● TASK DESCRIPTION
Everything from the line containing "Model this object" down to the line containing "const overrun = 2;" is to be returned exactly; include both boundary lines and leave out all others.

● PROVIDED MATERIAL

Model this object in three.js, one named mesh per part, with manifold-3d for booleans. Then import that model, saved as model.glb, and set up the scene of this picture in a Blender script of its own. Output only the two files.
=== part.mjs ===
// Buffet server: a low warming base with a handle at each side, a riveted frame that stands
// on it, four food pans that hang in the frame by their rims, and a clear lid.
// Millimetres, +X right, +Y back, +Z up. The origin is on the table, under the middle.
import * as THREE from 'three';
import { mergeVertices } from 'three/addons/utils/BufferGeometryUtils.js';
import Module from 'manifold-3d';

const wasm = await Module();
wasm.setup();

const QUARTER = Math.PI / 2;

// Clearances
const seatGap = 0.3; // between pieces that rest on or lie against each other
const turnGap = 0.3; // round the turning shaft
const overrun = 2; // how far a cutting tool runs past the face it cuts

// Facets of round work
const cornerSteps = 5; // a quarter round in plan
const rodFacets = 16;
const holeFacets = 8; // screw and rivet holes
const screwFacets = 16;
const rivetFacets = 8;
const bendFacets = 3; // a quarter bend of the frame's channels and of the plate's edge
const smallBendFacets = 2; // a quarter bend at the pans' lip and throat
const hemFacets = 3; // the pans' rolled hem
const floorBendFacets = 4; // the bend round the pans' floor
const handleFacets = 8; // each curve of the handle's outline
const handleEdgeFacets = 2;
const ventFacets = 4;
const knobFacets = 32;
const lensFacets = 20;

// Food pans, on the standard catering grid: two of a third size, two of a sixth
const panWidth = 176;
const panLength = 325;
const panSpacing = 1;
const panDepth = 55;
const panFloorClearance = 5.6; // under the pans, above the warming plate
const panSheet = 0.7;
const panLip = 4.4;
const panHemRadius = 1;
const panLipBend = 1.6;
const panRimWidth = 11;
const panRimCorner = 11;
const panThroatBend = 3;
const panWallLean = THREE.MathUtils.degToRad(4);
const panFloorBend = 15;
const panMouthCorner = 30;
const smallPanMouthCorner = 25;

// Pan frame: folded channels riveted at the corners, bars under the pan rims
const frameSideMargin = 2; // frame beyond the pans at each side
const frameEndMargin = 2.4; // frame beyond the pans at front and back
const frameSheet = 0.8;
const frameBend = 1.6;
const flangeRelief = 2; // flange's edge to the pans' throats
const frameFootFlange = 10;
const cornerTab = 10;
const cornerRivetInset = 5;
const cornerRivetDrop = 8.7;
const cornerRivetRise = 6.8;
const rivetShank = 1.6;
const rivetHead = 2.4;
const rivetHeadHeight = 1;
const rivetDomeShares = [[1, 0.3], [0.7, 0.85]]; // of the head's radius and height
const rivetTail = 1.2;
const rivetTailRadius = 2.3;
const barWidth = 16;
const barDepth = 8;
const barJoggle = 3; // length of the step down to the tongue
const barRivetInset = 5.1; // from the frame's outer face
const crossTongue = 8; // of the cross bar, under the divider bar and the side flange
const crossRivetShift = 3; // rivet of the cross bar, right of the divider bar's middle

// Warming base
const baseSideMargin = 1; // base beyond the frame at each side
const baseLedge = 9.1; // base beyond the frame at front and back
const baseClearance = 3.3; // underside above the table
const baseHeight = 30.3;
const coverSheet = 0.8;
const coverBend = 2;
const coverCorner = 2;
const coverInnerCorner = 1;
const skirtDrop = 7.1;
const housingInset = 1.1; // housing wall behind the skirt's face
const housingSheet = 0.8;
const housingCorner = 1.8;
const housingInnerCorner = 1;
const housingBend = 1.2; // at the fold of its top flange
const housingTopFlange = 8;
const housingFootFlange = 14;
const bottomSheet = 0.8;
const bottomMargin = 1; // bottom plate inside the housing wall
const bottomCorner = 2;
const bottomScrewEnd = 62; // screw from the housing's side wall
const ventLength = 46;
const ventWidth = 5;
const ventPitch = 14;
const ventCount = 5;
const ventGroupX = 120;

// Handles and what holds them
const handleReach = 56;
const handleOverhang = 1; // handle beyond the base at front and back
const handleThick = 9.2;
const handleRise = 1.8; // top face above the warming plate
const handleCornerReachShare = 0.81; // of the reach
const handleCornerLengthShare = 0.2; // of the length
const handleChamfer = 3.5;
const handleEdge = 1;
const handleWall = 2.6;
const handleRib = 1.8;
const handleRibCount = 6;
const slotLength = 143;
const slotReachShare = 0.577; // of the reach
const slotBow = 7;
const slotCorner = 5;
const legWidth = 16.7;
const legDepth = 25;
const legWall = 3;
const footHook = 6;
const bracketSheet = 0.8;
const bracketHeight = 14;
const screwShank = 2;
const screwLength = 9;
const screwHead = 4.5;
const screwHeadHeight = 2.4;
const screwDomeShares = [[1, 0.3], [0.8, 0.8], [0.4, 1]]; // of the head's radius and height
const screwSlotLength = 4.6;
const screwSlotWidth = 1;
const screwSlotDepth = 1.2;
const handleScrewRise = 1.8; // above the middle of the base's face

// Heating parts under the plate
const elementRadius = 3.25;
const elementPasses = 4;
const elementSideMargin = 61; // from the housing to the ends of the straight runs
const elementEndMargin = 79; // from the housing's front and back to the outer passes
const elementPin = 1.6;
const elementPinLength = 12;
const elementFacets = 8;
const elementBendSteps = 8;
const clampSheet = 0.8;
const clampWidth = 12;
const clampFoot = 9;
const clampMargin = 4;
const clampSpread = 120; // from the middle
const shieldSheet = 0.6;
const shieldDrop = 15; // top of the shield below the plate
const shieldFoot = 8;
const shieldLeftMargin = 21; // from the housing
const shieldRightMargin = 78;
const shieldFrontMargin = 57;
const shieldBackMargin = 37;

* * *

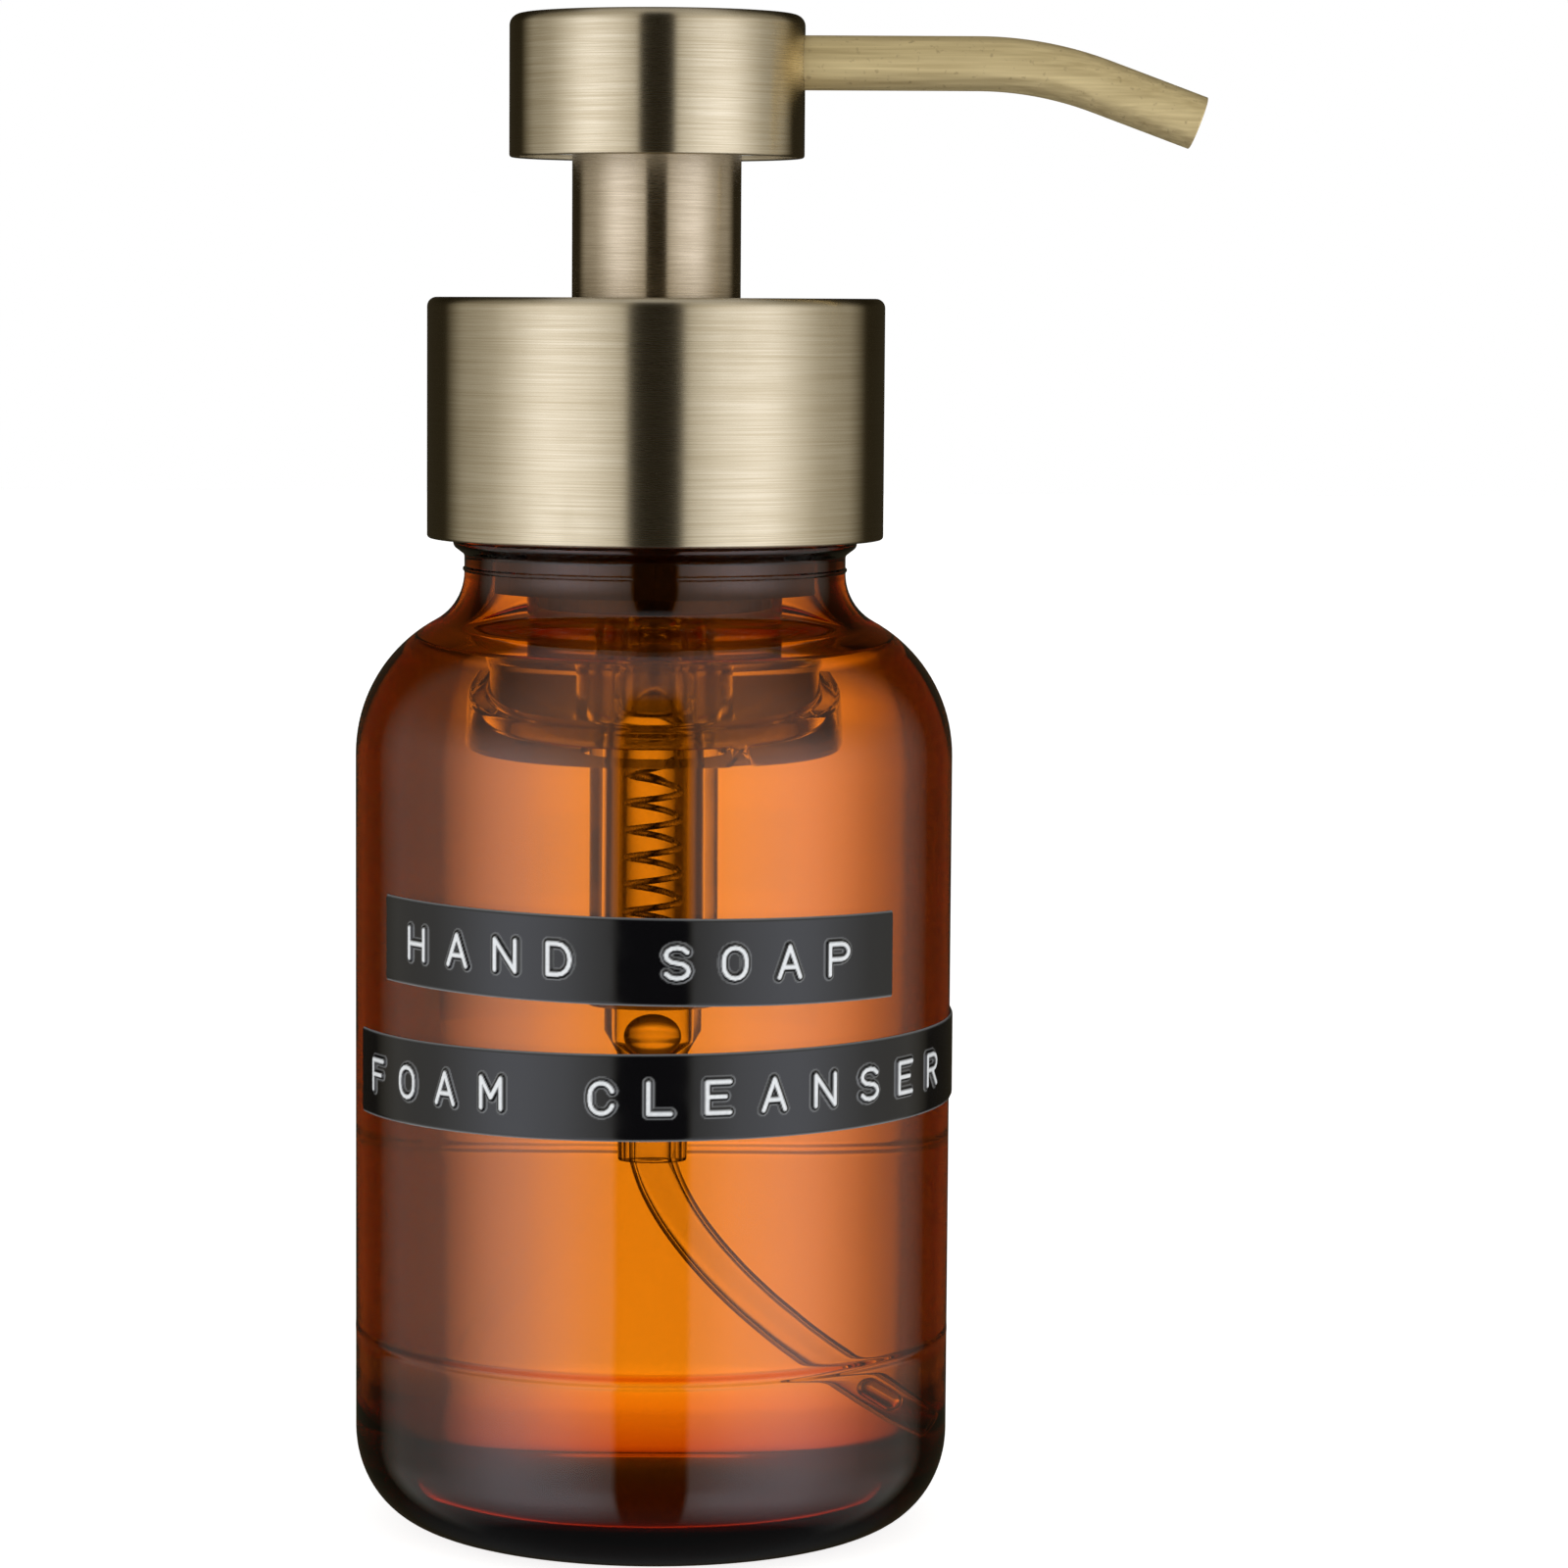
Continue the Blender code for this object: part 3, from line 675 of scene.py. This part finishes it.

● RIGHT ANSWER
Model this object in three.js, one named mesh per part, with manifold-3d for booleans. Then import that model, saved as model.glb, and set up the scene of this picture in a Blender script of its own. Output only the two files.
=== part.mjs ===
// Buffet server: a low warming base with a handle at each side, a riveted frame that stands
// on it, four food pans that hang in the frame by their rims, and a clear lid.
// Millimetres, +X right, +Y back, +Z up. The origin is on the table, under the middle.
import * as THREE from 'three';
import { mergeVertices } from 'three/addons/utils/BufferGeometryUtils.js';
import Module from 'manifold-3d';

const wasm = await Module();
wasm.setup();

const QUARTER = Math.PI / 2;

// Clearances
const seatGap = 0.3; // between pieces that rest on or lie against each other
const turnGap = 0.3; // round the turning shaft
const overrun = 2; // how far a cutting tool runs past the face it cuts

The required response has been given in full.